My knowledge of ATM is essentially useless now, as the ATM that remains in public networks is rapidly being replaced by "pure IP" / Ethernet technologies such as MPLS. In particular, what is left of the ATM based 20CN is being replaced by the MPLS based 21CN. Nevertheless, that professional experience and my subsequent involvement in the open source community gives me 'real life' experience of working with supposed standards and how actual implementations diverge from standards in sometimes surprising ways. These divergences are often hidden from public view by commercial confidentiality, sometimes because companies don't want to admit to the embarrassing shortcomings of their products. In one case, a software product I was working on kept failing on a subset of servers my former employer had manufactured. It turned out that the reason was a subtle firmware bug in a particular range of hard disks that the (well regarded at the time) drive manufacturer admitted was a known bug only when I had carefully worked out the failure scenario with the help of a logic analyser hooked up to a hard disk and my colleagues had engaged in a Friday afternoon software lab exercise of "who can get the most errors per second out of the hard disk" to verify my results. Points scoring, of the sort you seem to enjoy, would have got us nowhere - the last thing we needed was further levels of untested speculation obscuring our thinking. It was a case of using the scientific method: setting up a reasonable hypothesis, collecting data and seeing whether the data supported the hypothesis or whether a new hypothesis was needed.

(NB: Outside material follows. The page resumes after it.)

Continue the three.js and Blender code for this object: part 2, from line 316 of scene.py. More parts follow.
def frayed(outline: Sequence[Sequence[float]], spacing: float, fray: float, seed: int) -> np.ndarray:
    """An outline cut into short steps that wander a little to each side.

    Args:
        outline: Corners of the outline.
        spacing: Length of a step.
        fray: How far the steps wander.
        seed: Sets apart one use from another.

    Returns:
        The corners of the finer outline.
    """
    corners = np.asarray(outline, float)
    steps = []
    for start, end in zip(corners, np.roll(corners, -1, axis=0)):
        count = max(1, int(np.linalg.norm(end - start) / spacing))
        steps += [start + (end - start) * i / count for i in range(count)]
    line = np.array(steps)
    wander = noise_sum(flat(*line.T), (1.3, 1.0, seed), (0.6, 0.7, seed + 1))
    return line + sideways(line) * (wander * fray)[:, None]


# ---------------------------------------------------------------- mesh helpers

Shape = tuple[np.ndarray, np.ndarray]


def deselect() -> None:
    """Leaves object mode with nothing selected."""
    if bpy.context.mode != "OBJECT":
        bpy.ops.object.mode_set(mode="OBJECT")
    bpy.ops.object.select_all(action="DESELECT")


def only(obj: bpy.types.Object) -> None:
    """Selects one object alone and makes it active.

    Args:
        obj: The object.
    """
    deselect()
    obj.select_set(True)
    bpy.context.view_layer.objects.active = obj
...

It turned out that there was a firmware bug affecting the hard disk's caching on the last physical track leading to it throwing a bus error if you carried out too much random I/O on the last few hundred sectors (it could well have been an 'off by one' type bug, though that's speculation on my part). In most usage scenarios this bug would have been benign but our product used the last portion of the disk as a staging area for print jobs so these disks flaked out when printing. The answer was to deploy an (unfortunately non-backward compatible) change in our partitioning strategy to move the print staging area to between the first and second partition, rather than placing it at the end of the disk. These were the days before flash memory; the drive firmware was on a plug in PROM and the only other version the manufacturer would offer us was PROMs for an earlier version that we already knew from previous work to have totally broken caching, so deploying fixed drive firmware was a non-starter.

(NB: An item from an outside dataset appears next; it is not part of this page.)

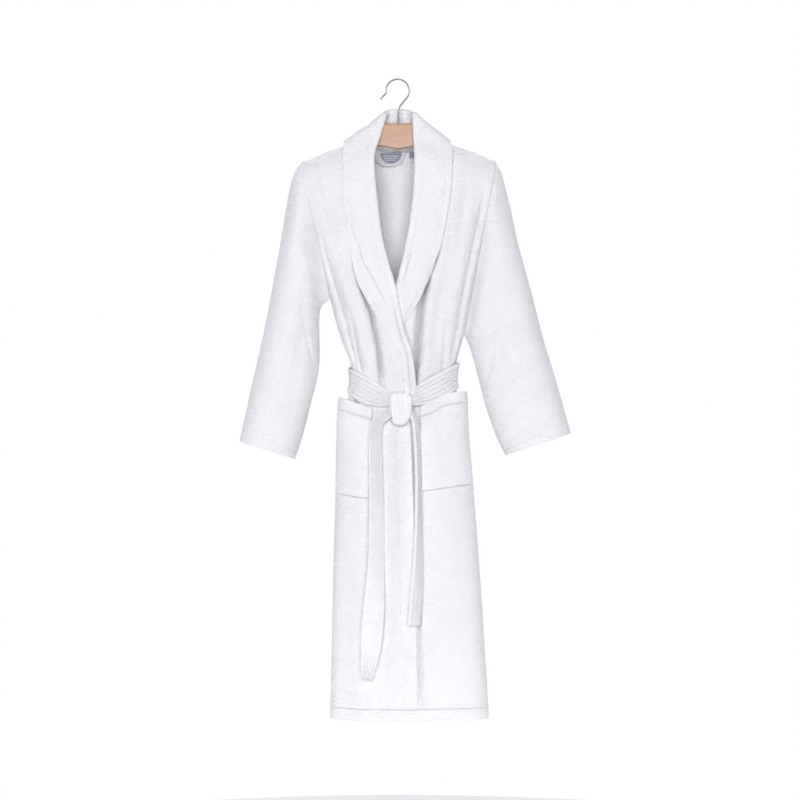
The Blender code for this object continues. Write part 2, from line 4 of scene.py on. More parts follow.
import bmesh
import bpy
import numpy as np
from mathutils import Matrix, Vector


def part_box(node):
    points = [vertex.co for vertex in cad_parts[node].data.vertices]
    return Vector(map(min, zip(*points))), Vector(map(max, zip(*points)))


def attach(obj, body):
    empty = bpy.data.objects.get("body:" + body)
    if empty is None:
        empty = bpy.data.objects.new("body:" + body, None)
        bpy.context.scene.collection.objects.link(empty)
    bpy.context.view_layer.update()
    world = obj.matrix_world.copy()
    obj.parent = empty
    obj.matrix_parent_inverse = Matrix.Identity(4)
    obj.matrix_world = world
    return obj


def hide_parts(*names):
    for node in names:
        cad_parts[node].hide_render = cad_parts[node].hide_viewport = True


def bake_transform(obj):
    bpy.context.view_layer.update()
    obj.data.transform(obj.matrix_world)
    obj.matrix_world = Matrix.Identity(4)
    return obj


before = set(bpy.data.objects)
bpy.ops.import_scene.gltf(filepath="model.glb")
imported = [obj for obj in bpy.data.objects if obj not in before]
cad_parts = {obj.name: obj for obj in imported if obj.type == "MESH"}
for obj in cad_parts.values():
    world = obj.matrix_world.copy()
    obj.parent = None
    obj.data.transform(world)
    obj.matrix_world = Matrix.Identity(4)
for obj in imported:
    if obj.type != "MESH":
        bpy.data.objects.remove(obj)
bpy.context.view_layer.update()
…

These days, there are lots of publicly viewable examples of these surprises. You only need to delve into the source code repositories and bug databases of open source projects such as the open source routers pfSense and OpenWRT to see how the code is littered with work-rounds for surprises which include:
- divergent implementations of a standard, often as a result of lax wording of the standard or an unforeseen case
- incorrect implementation of a standard
- multiple ways of implementing the same thing (for example the number of different ways that IPv6 connectivity is provided at the moment: DHCP-PD, 6RD, statically routed IPv6, various flavours of IPv6 in IPv4 tunnelling)
- the 'reference implementation' being wrong, but everyone feels compelled to replicate the error in order to provide interoperability (particularly vile, as the 'reference implementation' should be fixed, but it happens)

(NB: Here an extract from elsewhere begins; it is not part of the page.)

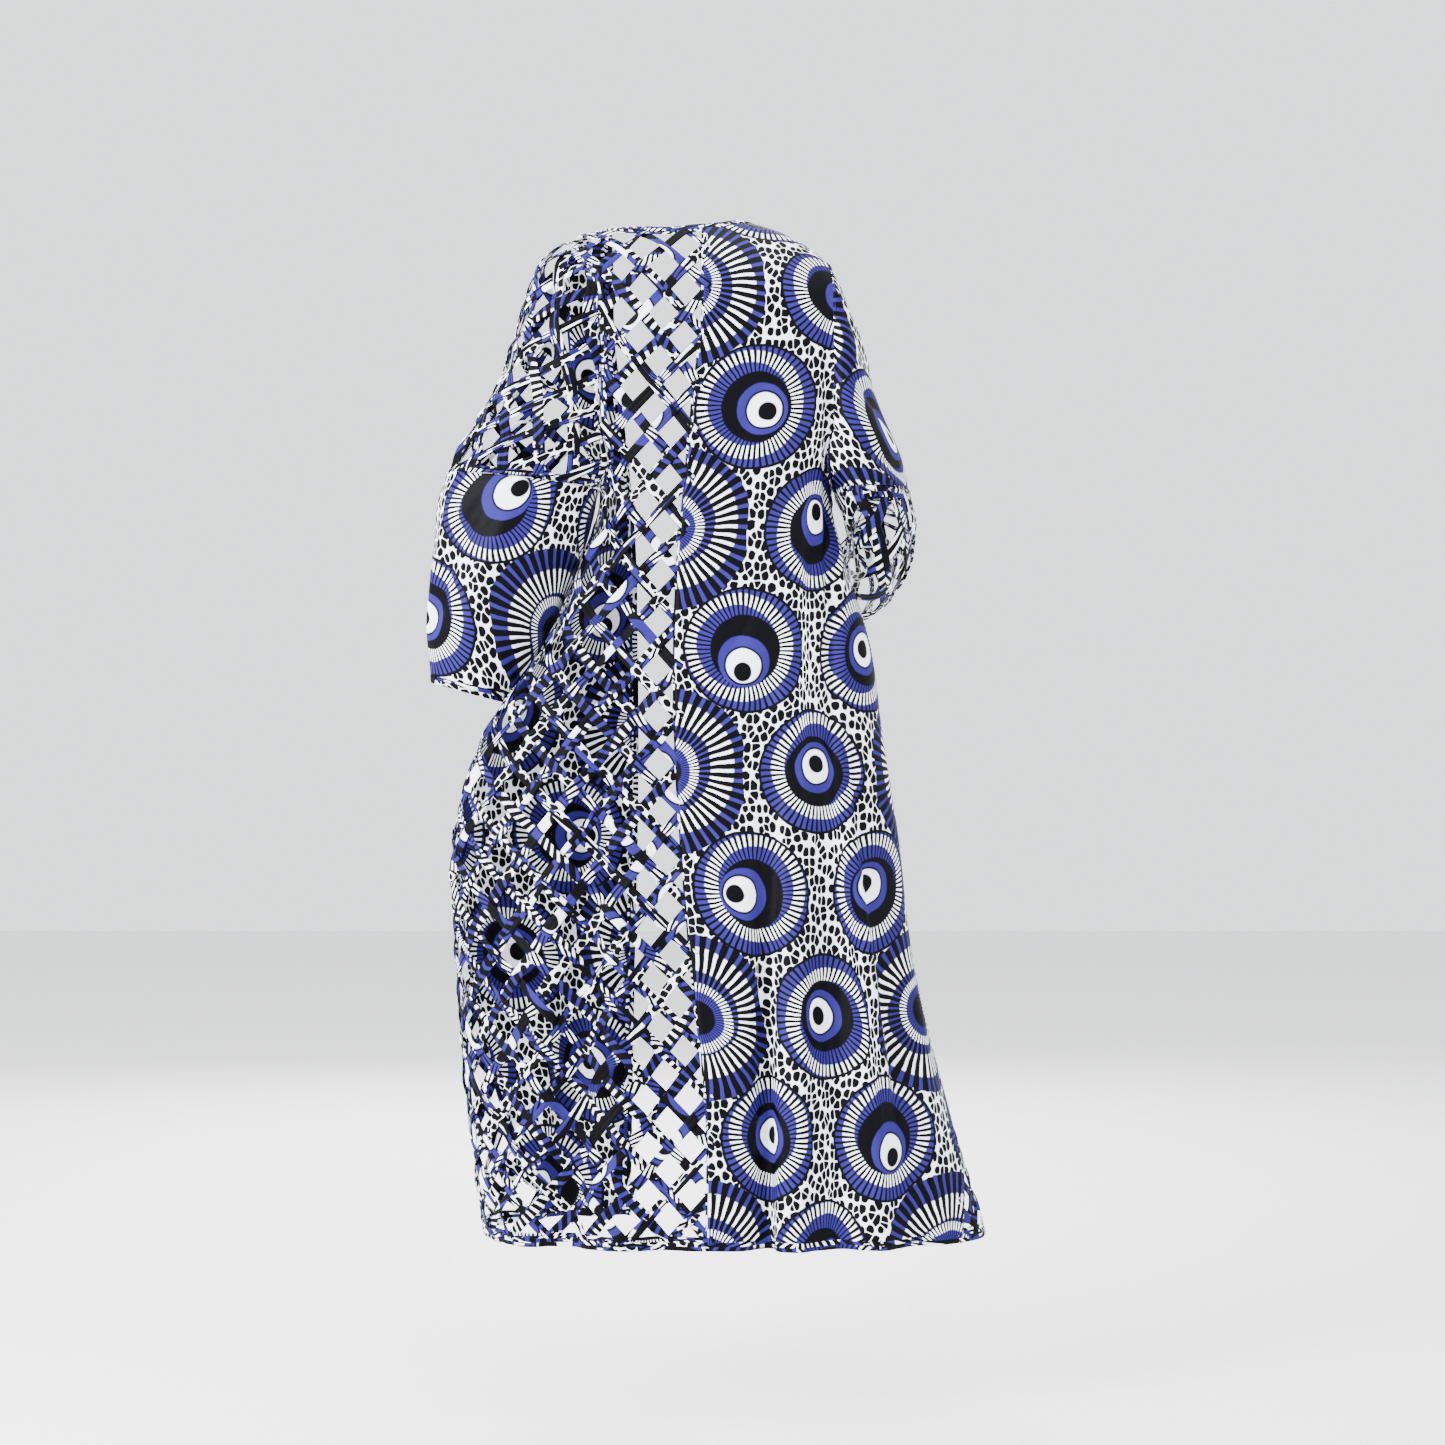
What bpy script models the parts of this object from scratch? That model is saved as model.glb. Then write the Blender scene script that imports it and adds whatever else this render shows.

- continuing need to support an earlier, incompatible version of the standard
Your enthusiasm about DSL and broadband is not in doubt, but your contributions to threads such as this one which are short and not carefully thought through do not help the discussion. You scored a point off me by tricking me into placing my reply in a part of the thread that was about BTw's IP Profile - but I read in flat view, as I find the threaded view on this ancient forum software to be intolerably clunky to use and got confused by the divergence from the main topic of the thread. Rather than focusing on the (entirely meaningless) point you scored off me, I suggest you reflect on the substance of the post. You have been quick to suggest that any posted statistics showing a 3dB SNR margin are an example of a 3dB downstream target SNR margin, ignoring:
- SNR margin changes over time
- the SNR margin shortly after the router has resynchronised is not necessarily the target SNR margin
- Openreach's (proprietary) DLM implementation is believed to reach a 3dB target SNR margin in 1dB steps, starting from 6dB
- the rollout of <6dB target SNR margin is currently believed to be Huawei only and not to have spread that far from the trial area in Devon and Cornwall
- statistics copied and pasted from many router web interfaces contain errors - command line interfaces are typically more reliable
We are trying to understand the extent and behaviour of this new departure in DLM. Jumping to unwarranted conclusions that throws everyone off the scent does not help in this task.
In
another thread you asked some entirely reasonable questions about IPv6. I attempted to answer those questions in ways that provided information, sparked your interest and potentially gave you a basis for experimentation. IPv6 isn't going to go away; it is the future of the Internet, yet it is an area that many of us still understand poorly. These days, you have a wealth of tools for self-education available free of charge: packet sniffing software (Wireshark), hypervisors (such as Virtualbox) together with a wealth of pre-configured VMs (routers such as pfSense as well as client operating systems), IPv6 tunnels if you don't have native IPv6 (Hurricane Electric) as well as the IPv6 standards (any web site that carries RFCs) and related discussion (Google, used wisely, is your friend!) are all available to you. I doubt anyone will judge you for asking reasonable questions and making mistakes when trying to understand things; I've certainly made my share of mistakes and been willing to accept correction and criticism from others.
I encourage you to experiment and learn, as well as continuing to engage with these forums. Whilst some information, such as the behaviour of Openreach's FTTC DLM, is not freely available, there is a lot of freely available technical information and resources for self-learning. Meanwhile, I suggest that it would help everyone if your posts are a little more reflective, acknowledge lack of certainty whenever appropriate, do not jump to unwarranted conclusions, recognise that
correlation does not imply causation and that you focus less on "scoring points".